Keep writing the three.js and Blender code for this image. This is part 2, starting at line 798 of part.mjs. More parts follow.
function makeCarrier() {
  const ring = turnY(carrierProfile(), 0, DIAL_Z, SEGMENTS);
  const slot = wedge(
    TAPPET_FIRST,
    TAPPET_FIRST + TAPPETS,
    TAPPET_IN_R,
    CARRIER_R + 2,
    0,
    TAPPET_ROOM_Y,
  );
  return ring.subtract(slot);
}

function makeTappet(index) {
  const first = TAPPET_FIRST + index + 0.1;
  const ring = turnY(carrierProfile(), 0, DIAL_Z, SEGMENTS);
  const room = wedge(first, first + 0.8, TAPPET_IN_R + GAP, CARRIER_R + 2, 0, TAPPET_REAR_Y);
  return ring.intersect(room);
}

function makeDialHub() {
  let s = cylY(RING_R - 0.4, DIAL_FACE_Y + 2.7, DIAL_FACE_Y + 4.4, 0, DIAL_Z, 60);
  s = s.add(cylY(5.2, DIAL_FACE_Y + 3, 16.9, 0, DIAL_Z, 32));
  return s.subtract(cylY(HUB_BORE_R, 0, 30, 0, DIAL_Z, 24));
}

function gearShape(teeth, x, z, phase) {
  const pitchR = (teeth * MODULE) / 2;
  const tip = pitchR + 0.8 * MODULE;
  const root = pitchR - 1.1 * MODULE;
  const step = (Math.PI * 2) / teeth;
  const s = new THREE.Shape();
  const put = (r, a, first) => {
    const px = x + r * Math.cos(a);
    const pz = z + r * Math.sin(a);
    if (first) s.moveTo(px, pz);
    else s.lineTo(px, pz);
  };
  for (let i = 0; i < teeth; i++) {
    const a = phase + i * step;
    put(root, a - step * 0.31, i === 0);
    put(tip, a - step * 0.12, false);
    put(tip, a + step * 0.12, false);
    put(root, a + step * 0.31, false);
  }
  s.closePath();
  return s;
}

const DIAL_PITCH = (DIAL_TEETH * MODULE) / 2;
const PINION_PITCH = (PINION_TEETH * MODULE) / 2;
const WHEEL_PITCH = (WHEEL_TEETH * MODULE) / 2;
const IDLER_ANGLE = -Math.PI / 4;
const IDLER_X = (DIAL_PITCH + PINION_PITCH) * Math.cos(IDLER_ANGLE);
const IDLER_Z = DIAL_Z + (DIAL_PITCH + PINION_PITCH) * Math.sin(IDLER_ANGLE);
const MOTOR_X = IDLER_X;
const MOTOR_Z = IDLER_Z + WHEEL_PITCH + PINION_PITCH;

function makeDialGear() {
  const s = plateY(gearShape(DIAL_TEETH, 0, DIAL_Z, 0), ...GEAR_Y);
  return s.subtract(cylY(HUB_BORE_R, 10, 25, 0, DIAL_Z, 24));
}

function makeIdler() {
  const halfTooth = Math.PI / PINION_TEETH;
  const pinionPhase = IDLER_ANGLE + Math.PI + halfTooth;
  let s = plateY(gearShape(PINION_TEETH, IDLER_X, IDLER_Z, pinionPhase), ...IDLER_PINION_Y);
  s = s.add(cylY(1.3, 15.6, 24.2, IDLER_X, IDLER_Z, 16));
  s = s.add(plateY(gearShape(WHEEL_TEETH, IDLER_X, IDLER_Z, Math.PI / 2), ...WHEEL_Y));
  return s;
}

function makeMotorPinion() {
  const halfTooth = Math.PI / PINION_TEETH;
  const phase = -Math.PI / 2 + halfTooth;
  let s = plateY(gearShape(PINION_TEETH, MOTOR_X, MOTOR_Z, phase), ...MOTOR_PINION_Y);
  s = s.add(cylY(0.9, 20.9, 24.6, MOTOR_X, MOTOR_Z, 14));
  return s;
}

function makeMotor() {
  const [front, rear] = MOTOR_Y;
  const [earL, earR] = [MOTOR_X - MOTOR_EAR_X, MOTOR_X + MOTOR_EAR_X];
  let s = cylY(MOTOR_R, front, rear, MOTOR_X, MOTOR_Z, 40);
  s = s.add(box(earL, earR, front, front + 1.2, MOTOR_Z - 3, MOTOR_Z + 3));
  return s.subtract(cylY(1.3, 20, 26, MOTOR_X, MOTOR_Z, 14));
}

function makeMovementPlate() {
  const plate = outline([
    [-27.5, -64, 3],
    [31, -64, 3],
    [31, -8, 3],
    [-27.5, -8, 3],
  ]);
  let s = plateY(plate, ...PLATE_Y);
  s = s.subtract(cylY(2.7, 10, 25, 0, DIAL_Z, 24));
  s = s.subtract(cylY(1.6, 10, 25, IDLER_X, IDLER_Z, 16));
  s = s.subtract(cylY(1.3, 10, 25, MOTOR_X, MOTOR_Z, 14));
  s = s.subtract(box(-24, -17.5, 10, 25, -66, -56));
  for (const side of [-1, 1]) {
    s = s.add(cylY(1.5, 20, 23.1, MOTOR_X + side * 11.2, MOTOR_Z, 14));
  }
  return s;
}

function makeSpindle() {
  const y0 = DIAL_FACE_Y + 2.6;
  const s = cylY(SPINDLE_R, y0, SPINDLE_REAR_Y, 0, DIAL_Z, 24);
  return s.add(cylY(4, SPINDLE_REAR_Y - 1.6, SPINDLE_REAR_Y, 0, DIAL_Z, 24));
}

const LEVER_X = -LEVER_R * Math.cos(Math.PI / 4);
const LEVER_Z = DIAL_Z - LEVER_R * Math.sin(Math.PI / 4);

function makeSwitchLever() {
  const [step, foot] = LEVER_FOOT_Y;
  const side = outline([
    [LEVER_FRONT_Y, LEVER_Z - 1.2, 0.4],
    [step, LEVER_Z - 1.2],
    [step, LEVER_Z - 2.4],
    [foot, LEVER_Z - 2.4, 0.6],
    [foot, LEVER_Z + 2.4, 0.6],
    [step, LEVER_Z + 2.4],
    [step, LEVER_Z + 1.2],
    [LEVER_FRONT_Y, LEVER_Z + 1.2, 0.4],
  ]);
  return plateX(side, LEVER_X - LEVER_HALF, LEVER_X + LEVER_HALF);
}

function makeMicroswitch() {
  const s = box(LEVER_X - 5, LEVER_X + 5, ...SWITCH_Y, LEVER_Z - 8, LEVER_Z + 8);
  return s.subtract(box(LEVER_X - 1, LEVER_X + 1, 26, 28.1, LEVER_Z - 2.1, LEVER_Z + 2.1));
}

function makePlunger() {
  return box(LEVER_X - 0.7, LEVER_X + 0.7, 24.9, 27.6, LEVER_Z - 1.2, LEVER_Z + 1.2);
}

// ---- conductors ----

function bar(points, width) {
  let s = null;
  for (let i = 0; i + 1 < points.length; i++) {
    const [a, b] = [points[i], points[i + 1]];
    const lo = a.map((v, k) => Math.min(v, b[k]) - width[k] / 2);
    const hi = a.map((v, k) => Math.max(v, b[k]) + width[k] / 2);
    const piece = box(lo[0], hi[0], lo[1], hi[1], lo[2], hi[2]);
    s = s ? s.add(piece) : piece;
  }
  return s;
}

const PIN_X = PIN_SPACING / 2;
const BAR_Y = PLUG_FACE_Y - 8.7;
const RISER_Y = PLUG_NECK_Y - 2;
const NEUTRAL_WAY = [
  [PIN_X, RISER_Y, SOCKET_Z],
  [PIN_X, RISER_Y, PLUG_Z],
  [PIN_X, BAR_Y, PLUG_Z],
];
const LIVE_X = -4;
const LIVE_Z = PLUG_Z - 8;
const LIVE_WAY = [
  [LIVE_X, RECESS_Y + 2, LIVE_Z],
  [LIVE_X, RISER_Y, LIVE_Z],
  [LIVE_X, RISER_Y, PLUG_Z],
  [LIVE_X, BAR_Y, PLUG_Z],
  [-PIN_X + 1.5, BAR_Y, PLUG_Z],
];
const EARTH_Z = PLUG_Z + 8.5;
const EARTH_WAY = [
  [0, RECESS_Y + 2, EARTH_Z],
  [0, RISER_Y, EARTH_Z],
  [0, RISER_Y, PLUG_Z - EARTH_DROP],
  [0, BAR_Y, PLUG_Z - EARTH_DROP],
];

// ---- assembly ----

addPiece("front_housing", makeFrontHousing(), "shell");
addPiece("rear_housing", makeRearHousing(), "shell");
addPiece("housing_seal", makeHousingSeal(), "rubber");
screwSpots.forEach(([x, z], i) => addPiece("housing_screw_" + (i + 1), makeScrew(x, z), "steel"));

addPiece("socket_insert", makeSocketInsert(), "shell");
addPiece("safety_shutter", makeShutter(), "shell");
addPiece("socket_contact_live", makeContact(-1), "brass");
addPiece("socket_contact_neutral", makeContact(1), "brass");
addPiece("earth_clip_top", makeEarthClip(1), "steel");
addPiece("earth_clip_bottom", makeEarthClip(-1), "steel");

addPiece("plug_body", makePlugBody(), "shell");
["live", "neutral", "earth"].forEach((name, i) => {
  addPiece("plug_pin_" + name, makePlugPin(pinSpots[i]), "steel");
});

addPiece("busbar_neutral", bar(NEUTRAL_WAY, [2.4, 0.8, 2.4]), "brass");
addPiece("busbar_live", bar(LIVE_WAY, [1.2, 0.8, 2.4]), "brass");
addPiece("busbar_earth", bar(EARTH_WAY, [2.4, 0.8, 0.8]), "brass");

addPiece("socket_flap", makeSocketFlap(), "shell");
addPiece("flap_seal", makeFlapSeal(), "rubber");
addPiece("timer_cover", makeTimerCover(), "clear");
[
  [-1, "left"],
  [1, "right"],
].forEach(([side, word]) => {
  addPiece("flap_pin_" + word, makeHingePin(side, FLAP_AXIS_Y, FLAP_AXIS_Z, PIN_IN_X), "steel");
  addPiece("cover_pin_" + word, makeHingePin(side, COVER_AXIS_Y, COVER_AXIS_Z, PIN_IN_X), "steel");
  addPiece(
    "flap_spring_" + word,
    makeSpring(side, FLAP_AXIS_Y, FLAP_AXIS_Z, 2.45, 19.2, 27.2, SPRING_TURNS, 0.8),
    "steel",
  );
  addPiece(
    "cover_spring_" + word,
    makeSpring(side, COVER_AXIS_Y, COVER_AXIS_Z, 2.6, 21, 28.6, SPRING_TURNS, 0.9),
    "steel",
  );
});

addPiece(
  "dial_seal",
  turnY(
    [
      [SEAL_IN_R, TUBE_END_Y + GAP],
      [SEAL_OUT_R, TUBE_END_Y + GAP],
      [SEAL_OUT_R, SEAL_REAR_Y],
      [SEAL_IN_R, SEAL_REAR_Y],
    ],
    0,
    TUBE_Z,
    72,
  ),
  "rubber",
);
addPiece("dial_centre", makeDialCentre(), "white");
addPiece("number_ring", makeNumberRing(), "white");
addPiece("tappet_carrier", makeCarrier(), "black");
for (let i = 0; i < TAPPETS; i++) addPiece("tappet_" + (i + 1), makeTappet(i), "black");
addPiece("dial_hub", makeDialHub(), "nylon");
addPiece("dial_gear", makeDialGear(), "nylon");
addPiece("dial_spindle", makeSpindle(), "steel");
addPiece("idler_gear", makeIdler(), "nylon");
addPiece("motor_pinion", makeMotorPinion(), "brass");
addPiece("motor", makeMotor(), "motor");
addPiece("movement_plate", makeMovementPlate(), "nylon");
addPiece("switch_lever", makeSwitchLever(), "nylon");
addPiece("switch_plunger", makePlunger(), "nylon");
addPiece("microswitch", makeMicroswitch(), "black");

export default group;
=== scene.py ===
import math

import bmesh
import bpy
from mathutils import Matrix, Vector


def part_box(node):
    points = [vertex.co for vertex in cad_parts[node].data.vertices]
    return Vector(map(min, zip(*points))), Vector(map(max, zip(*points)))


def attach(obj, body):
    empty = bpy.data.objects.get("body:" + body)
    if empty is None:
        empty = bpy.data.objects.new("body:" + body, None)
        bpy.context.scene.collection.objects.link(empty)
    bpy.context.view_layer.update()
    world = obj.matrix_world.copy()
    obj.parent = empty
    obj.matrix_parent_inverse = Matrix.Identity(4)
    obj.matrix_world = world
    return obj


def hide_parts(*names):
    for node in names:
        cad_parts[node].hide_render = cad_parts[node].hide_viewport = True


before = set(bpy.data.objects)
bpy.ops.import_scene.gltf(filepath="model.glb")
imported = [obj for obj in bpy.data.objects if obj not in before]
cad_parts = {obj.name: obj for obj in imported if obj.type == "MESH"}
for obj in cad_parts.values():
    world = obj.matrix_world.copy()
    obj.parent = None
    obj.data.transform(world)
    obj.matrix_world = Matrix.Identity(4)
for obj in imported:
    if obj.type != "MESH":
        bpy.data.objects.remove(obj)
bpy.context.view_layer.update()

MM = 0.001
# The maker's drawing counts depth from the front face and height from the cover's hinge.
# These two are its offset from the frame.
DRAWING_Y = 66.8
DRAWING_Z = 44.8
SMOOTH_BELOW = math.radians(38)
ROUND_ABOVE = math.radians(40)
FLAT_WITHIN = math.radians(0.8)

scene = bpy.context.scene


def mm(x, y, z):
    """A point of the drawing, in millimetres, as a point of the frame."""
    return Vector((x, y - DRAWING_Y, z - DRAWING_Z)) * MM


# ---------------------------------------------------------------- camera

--

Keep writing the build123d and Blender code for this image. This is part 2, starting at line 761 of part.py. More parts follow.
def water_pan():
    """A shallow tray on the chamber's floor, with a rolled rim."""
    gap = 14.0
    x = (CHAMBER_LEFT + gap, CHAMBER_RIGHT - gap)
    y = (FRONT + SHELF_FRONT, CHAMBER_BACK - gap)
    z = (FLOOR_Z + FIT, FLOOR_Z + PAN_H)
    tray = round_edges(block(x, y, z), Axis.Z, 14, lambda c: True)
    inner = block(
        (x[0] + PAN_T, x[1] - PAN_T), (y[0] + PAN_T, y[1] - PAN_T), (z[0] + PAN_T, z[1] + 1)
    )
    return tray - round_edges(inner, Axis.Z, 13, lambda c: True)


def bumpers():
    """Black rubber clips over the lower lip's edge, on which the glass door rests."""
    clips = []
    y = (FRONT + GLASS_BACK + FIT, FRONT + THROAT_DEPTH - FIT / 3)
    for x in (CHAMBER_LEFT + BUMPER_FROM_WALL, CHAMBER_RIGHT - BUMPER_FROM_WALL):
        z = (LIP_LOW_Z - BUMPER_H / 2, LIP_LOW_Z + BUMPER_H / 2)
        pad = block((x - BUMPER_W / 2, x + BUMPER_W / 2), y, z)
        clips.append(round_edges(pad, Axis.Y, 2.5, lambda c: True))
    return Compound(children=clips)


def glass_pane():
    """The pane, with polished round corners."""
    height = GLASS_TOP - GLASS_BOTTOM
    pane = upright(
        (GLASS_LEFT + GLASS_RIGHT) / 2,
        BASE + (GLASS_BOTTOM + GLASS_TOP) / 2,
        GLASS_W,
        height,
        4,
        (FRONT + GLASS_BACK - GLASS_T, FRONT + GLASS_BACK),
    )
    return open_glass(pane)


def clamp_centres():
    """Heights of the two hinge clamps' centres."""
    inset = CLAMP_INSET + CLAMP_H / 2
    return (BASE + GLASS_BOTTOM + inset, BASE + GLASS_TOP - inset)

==

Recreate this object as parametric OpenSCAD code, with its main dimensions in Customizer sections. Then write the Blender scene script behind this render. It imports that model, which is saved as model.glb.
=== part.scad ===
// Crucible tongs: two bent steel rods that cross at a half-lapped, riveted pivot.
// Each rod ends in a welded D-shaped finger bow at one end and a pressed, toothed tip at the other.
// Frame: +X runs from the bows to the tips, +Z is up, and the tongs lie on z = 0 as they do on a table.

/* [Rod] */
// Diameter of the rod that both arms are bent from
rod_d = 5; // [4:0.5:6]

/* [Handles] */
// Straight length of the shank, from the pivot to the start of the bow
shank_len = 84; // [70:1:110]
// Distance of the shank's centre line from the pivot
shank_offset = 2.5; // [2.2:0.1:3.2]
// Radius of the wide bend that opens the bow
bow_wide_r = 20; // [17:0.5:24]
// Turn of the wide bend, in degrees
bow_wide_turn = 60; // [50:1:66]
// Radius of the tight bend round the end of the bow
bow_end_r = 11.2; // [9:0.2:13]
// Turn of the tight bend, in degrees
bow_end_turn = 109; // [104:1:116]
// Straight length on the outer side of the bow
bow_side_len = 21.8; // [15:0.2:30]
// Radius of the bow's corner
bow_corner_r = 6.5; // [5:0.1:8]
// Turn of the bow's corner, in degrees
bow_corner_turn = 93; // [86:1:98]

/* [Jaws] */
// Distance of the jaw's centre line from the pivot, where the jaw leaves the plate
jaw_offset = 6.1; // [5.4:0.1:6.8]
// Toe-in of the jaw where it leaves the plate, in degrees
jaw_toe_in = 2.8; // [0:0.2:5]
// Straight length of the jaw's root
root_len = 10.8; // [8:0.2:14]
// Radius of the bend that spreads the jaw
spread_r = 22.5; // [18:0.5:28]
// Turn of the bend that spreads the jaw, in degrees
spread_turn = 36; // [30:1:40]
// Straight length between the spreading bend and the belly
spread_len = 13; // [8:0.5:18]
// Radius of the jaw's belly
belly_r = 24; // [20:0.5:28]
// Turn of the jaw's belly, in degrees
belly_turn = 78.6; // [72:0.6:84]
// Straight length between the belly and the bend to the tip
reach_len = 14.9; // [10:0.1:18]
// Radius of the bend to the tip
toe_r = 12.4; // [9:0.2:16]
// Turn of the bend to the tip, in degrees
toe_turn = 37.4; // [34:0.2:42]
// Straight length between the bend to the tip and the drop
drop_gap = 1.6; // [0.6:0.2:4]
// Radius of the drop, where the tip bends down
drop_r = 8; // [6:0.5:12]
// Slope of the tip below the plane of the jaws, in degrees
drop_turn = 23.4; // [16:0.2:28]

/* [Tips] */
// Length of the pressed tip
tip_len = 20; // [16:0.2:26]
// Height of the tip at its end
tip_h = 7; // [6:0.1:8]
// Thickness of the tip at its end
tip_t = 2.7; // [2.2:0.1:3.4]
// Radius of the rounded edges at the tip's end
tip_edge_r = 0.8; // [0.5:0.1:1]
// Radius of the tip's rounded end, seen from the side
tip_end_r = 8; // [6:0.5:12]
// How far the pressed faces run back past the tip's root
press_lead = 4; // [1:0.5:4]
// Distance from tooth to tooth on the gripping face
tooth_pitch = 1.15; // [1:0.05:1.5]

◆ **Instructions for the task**
Looking at the records above, work out how many lines include the word "More", then give that number by itself.

◆ **Result of this task**
2